I found out from my landlord he hadn’t paid the rent, the electric was cut off before I realised he hadn’t been paying them either and guess whose name they were in? He made sure that as much of the debt as possible was in my name, destroyed my credit rating, stole my pay and stole my savings. When it came to leaving him, I was in a very bad position. I’d lost my job, I had no savings and a mountain of debt I had no hope of repaying. It seemed my only chance was to stay with him and of course, that was the idea. I was dependent on him for money, even when the money was mine.
I was ready to leave the relationship a long time before I did. Money worries were a large factor in keeping me there.
No one understands and it wasn’t my fault
The self-doubts will never fade and the emotional scars are here to stay, though these days I have a clear head and I am now in a position to lead a happy life.
But to explain to my current partner why I let him get away with doing the things he did is impossible. I cannot get the concept across in a meaningful way. Even now, many people are likely wondering why I and others like me put up with it. The answer, however unsatisfying, is this:
He had me so twisted round, so upside-down and arse-backward, that I was incapable of thinking for myself. He had done so much damage to my head that I couldn’t do anything for myself. I couldn’t tell my elbow from Tuesday. Leaving him was miraculous because I was in no position to even think leaving him was something I had the option of doing.
That answer just doesn’t quite say what I mean. It doesn’t get across the sheer conflict of emotion, all bad, going through my warped brain. No answer will ever be enough to explain exactly what kind of state I was in, how I got there and why I didn’t know anything was wrong until it was too late.

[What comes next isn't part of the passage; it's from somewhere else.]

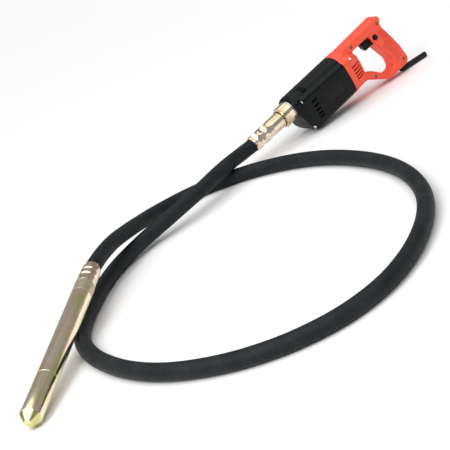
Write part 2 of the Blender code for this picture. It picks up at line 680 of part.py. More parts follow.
def make_handle_shell(name, side):
    """One half of the clamshell: the rear body, the spine, the grip and the lower strut."""
    shell = plate(name, handle_outline(), GRIP_THICK, TOOL, "orange", window=window_outline(), edge=GRIP_EDGE)
    start = HOUSING_LENGTH + GAP
    rings = [section_ring(start)]
    for x in (149, 157, 164, 170, 175, 179.5, 183, 185.5):
        beyond = (x * MM - DOME_START) / (BODY_END - DOME_START)
        rings.append(section_ring(x * MM, scale=math.sqrt(1 - beyond**2)))
    join(shell, loft(f"{name}_body", rings, TOOL, None))
    hollow = plate(f"{name}_hollow", shrunk(handle_outline(), WALL), GRIP_THICK - 2 * WALL, TOOL, None,
                   window=shrunk(window_outline(), -WALL))
    dome = [(0, 178 * MM), (14 * MM, 176 * MM), (24 * MM, 169 * MM), (31 * MM, 159 * MM), (BORE_R, 150 * MM),
            (BORE_R, start - MM), (0, start - MM)]
    room = turned(f"{name}_room", dome, TOOL, None, (0, 0, -MOTOR_DROP), steps=28)
    low = (start - MM, -13 * MM, 4 * MM)
    wiring = block(f"{name}_wiring", low, (250 * MM, 13 * MM, 21 * MM), TOOL, None)
    cut(shell, hollow, room, wiring)
    for number, (x, z) in enumerate(HANDLE_SCREWS, 1):
        reach = handle_screw_side(number)
        across = (math.pi / 2, 0, 0)
        at = (x * MM, 0, z * MM)
        end = reach - (5 * MM if number == 5 else 1.5 * MM)
        boss = rod(f"{name}_boss_{number}", 4.6 * MM, -end, end, TOOL, None, at, across, steps=12)
        join(shell, boss)
        hole = rod(f"{name}_hole_{number}", 1.9 * MM, -9 * MM, reach + MM, TOOL, None, at, across, steps=8)
        pocket = rod(f"{name}_pocket_{number}", 3.5 * MM, reach - 3.6 * MM, 50 * MM, TOOL, None, at, across,
                     steps=12)
        cut(shell, hole, pocket)
    wide, tall = TRIGGER_HALF
    low = (222 * MM, -wide - 0.5 * MM, TRIGGER_MIDDLE - tall - 0.5 * MM)
    high = (248 * MM, wide + 0.5 * MM, TRIGGER_MIDDLE + tall + 0.5 * MM)
    cut(shell, block(f"{name}_trigger_hole", low, high, TOOL, None))
    button_hole = rod(f"{name}_button_hole", 5.8 * MM, 8 * MM, 30 * MM, TOOL, None,
                      (LOCK_AT[0], 0, LOCK_AT[1]), (math.pi / 2, 0, 0), steps=16)
    relief_hole = rod(f"{name}_relief_hole", 6.4 * MM, -20 * MM, 8 * MM, TOOL, None,
                      (RELIEF_AT[0], 0, RELIEF_AT[1]), (0, 0, 0), steps=16)
    vents = barrel_slots(f"{name}_vents", 147, 171, 27 * MM, (-11.2, -18.5, -25.6, -32.2, -38.4), TOOL)
    cut(shell, button_hole, relief_hole, vents)
    far = 60 * MM
    ends = sorted((side * GAP / 2, side * far))
    half = block(f"{name}_half", (100 * MM, ends[0], -130 * MM), (320 * MM, ends[1], 60 * MM), TOOL, None)
    return keep_inside(shell, half)


def make_handle_screws():
    for number, (x, z) in enumerate(HANDLE_SCREWS, 1):
        head = handle_screw_side(number) - 1.2 * MM
        profile = [(0, head), (2.2 * MM, head), (3.1 * MM, head - 0.7 * MM), (3.1 * MM, head - 2 * MM),
                   (1.6 * MM, head - 2.1 * MM), (1.6 * MM, -8 * MM), (0, -8 * MM)]
        turned(f"handle_screw_{number}", profile, TOOL, "steel", (x * MM, 0, z * MM), (math.pi / 2, 0, 0),
               steps=10)


def make_trigger():
    """The trigger slides along +X into the grip, against the spring of the switch."""
    wide = TRIGGER_HALF[0]
    outline = rounded([(211, TRIGGER_MIDDLE / MM + 8, 3), (226, TRIGGER_MIDDLE / MM + 9, 0),
                       (240, TRIGGER_MIDDLE / MM + 9, 0), (240, TRIGGER_MIDDLE / MM - 9, 0),
                       (226, TRIGGER_MIDDLE / MM - 9, 0), (214, TRIGGER_MIDDLE / MM - 7, 4)])
    plate("trigger", outline, 2 * wide, TOOL, "black")


def make_lock_button():
    """The round lock-on button on the left of the grip presses in along +Y."""
    profile = [(0, 20.6 * MM), (4.2 * MM, 20.6 * MM), (5.3 * MM, 19.6 * MM), (5.3 * MM, 13.4 * MM),
               (0, 13.4 * MM)]
    turned("lock_button", profile, TOOL, "black", (LOCK_AT[0], 0, LOCK_AT[1]), (math.pi / 2, 0, 0), steps=20)


def make_switch():
    low = (248.4 * MM, -9.5 * MM, -38 * MM)
    high = (263 * MM, 9.5 * MM, 4 * MM)
    block("switch_body", low, high, TOOL, "black")


def make_cord_entry():
    """The rubber sleeve of the mains cord: out of the handle, round a bend and back along the floor."""
    x, z = RELIEF_AT
    path = [(x, 0, z + 6 * MM), (x, 0, z - 0.5 * MM)]
    path += [(px, 0, pz) for px, pz in arc((x + 8 * MM, z - 0.5 * MM), 8 * MM, 180, 260, 5)]
    start = Vector(path[-1])
    along = Vector((math.cos(TOOL_TILT), 0, -math.sin(TOOL_TILT)))
    path += [tuple(start + along * d * MM) for d in (16, 34, 50, 64)]
    sleeve = tube("cord_sleeve", path, 5.9 * MM, 3, TOOL, "rubber", capped=False)
    wall = sleeve.modifiers.new("wall", "SOLIDIFY")
    wall.thickness = 2.0 * MM
    wall.offset = -1.0
    low = (255 * MM, -9 * MM, -86 * MM)
    high = (266.5 * MM, 9 * MM, -79.5 * MM)
    block("cord_clamp", low, high, TOOL, "black")


# ---------------------------------------------------------------- hose and flexible shaft

def tool_point(x):
    return TOOL.matrix_world @ Vector((x, 0, 0))


def head_point(x):
    return HEAD.matrix_world @ Vector((x, 0, 0))


def hose_path(front, back):
    """The route as evenly spaced stations, with straight ends inside the fittings."""
    route = [tool_point(FERRULE_END - 3 * MM)]
    route += [Vector(p) for p in HOSE_ROUTE]
    route += [head_point(COLLAR_END + 3 * MM)]
    return [tool_point(front)] + smooth_path(route, HOSE_STATIONS) + [head_point(back)]


def make_hose():
    path = hose_path(FERRULE_END + HOSE_INSERT, COLLAR_END - HOSE_INSERT)
    hose = tube("hose", path, HOSE_R, 3, None, "rubber", capped=False)
    wall = hose.modifiers.new("wall", "SOLIDIFY")
    wall.thickness = HOSE_WALL
    wall.offset = -1.0
    tube("flexible_shaft", hose_path(-36.5 * MM, COUPLER_END + 6 * MM), SHAFT_R, 2, None, "steel")


# ---------------------------------------------------------------- pieces of the poker head

def make_head_shells():
    nose = [(0, 40 * MM), (13 * MM, 40 * MM), (13 * MM, NOSE_END), (HEAD_R, NOSE_END), (HEAD_R, CONE_LENGTH),
            (TIP_FLAT_R, 0), (0, 0)]
    turned("head_nose", nose, HEAD, "zinc", steps=28)
    ring("head_tube", HEAD_R, 14.2 * MM, NOSE_END + GAP, TUBE_END, HEAD, "zinc", steps=28)
    ring("head_coupler", HEAD_R - 0.15 * MM, 12.6 * MM, TUBE_END + GAP, COUPLER_END, HEAD, "zinc", steps=28)


def make_collar():
    """The crimped collar, with three raised bands and two grooves."""
    bands = [(COUPLER_END + GAP, 17.4), (366 * MM, 17.2), (377.5 * MM, 16.4), (380.5 * MM, 15.3),
             (383.5 * MM, 16.2), (393 * MM, 16.2), (396 * MM, 15.2), (399 * MM, 16.2), (409 * MM, 16.0),
             (COLLAR_END, 15.2)]
    outside = [(radius * MM, x) for x, radius in reversed(bands)]
    seat = COLLAR_END - HOSE_INSERT - GAP
    inside = [(9 * MM, COUPLER_END + GAP), (9 * MM, seat), (HOSE_R + GAP, seat), (HOSE_R + GAP, COLLAR_END)]
    turned("head_collar", outside + inside, HEAD, "zinc", steps=24)


def make_rotor():
    """The shaft in the head with its off-centre weight, its two bearings, the seal and the coupling."""
    rotor = rod("eccentric_rotor", 6 * MM, 44 * MM, 346 * MM, HEAD, "steel", steps=20)
    weight = arc((0, 0), 12.4 * MM, -90, 90, 10)
    join(rotor, plate("rotor_weight", weight, 166 * MM, HEAD, None, (210 * MM, 0, 0), CROSS_SECTION))
    ring("head_front_bearing", 12.7 * MM, 6.3 * MM, 47 * MM, 57 * MM, HEAD, "steel", steps=24)
    ring("head_rear_bearing", 13.9 * MM, 6.3 * MM, 311 * MM, 322 * MM, HEAD, "steel", steps=24)
    ring("oil_seal", 12.3 * MM, 6.3 * MM, 335 * MM, 342 * MM, HEAD, "rubber", steps=24)
    rod("shaft_coupling", 7.5 * MM, 346.3 * MM, COUPLER_END + 5.5 * MM, HEAD, "steel", steps=16)


clear_scene()
PARTS = collection("concrete_vibrator")
CUTTERS = collection("cutters")
LOOKS = make_materials()
TOOL = frame_empty("tool_frame", TOOL_AT, (0, -TOOL_TILT, 0))
HEAD = frame_empty("head_frame", HEAD_AT, (0, -HEAD_TILT, HEAD_TURN))
bpy.context.view_layer.update()

make_motor_housing()
make_nose_screws()
make_spigot()
make_coupling_nut()
make_ferrule()
make_gears()
make_spindle()
make_bearing_plate()
make_armature()
make_fan()
make_stator()
make_brush_gear()
make_handle_shell("handle_shell_left", -1)
make_handle_shell("handle_shell_right", 1)
make_handle_screws()
make_trigger()
make_lock_button()
make_switch()
make_cord_entry()
make_hose()
make_head_shells()
make_collar()
make_rotor()
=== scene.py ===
"""Concrete vibrator: the fine surface of the motor unit, the hose and the poker head.

The motor unit and the poker head each have an axis of their own, +X of TOOL and +X of HEAD. Their
shapes are drawn along it in millimetres, and MM turns those into metres. Places in the frame of the
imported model, such as the route of the hose, are in metres.
"""
import json
import math

import bmesh
import bpy
from mathutils import Matrix, Vector


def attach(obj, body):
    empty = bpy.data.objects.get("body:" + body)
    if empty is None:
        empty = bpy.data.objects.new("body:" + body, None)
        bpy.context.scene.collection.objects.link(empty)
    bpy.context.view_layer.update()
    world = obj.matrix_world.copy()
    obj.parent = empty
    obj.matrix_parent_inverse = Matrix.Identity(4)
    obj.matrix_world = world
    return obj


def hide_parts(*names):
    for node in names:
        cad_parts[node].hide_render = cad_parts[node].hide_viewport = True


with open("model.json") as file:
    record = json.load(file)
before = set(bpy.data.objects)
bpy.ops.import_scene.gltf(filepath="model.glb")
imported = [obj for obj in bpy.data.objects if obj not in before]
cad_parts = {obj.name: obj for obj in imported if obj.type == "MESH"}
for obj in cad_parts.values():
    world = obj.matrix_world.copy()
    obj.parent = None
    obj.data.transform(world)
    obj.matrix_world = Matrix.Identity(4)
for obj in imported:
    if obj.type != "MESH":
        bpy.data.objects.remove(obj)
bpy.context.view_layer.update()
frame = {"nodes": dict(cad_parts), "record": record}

MM = 0.001
TILT = math.radians(10.0)
TOOL_AT = Vector((0.2631, 0.2112, 0.0623))
HEAD_AT = Vector((-0.6089, -0.2441, 0.0161))
HEAD_TURN = math.radians(44.2)
HEAD_TILT = math.radians(6.9)
TOOL = Matrix.Translation(TOOL_AT) @ Matrix.Rotation(-TILT, 4, "Y")
HEAD = (Matrix.Translation(HEAD_AT) @ Matrix.Rotation(HEAD_TURN, 4, "Z")
        @ Matrix.Rotation(-HEAD_TILT, 4, "Y"))
BODY = "motor_body"
METAL_SLOTS = ("yellow_zinc", "bright_steel")

# The motor unit, from the front of its housing at x = 0 to the back of its handle.
MOTOR_DROP = 24.0
BARREL_HALF = 38.0
WALL = 3.6
GAP = 0.3
BORE_R = BARREL_HALF - WALL - GAP
HOUSING_LENGTH = 134.0
DOME_START = 149.0
DOME_CENTRE = -18.0
BODY_END = 187.0
GRIP_THICK = 35.0
GRIP_HALF = GRIP_THICK / 2
GRIP_EDGE = 5.3

# The coupling in front of it, at negative x.
NUT_BACK = -3.2
NUT_FRONT = -28.9
FERRULE_END = -110.5

# The hose, and how far it runs into the fittings at its ends.
HOSE_R = 14.0 * MM
HOSE_INSIDE = 14 * MM

# The poker head, from its tip at x = 0.
HEAD_R = 17.75
NOSE_END = 107.0
TUBE_END = 332.0
COUPLER_END = 362.0
COLLAR_END = 417.0


def linked(name, data):
    """A new object in the scene, with the given data."""
    obj = bpy.data.objects.new(name, data)
    bpy.context.scene.collection.objects.link(obj)
    return obj


# -------------------- camera

CAMERA_AT = (-1.0622, -2.1244, 0.7823)
CAMERA_HEADING = math.radians(25)
CAMERA_DIP = math.radians(18.15)
CAMERA_ROLL = math.radians(25.55)
LENS = 112.0
SENSOR = 36.0
VIEW_END = 50.0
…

I was lucky. I had friends who were patient and a family who understood. When I left him it was because of a friend, who though I don’t speak to these days, I am certain I owe my life to. It was him telling me “When you leave your partner, we should go get a drink,” that got me thinking about what kind of life I would have without the sociopath. This led me to thinking about the life I was presenting my child and THAT is what got me out of there. Leaving was only the start of the battle though. He didn’t take well to me clearing out and hounded me for months. I had to get the police involved. I was so badly damaged that if my mother hadn’t been there to pick up the pieces and forgive my sins, I shudder to think where I would be now.
It took a cancer diagnosis to clear out the cobwebs and pain that he caused, because there is nothing like “You have a disease that kills people” to put things in perspective. It emptied my head of everything but the cancer for a while, putting my broken brain in a position to start fresh and fix itself. Even so, six years later, I have only in the last few weeks come to the realisation that none of it was my fault. I was duped.
I used to look back and think “I could have done things differently.” I wondered why I had been so easy to lead down that dangerous path given that I had grown up with parents who had the exact same relationship. Everything he did to me, my father did to my mother. I had experience, I had seen it all before and I was convinced I should have known better.
There was no way I could know better, though. He wasn’t like that when I met him or I would never have stayed with him. He changed over a long time, a little at a time, twisted everything round and left me with nothing to hold on to and only a bare grasp on reality. I couldn’t have done anything differently because if I could have, I would have. I couldn’t have seen it coming because it was me he was fooling. I wasn’t watching it from the outside this time. It was never me, and it was never my fault.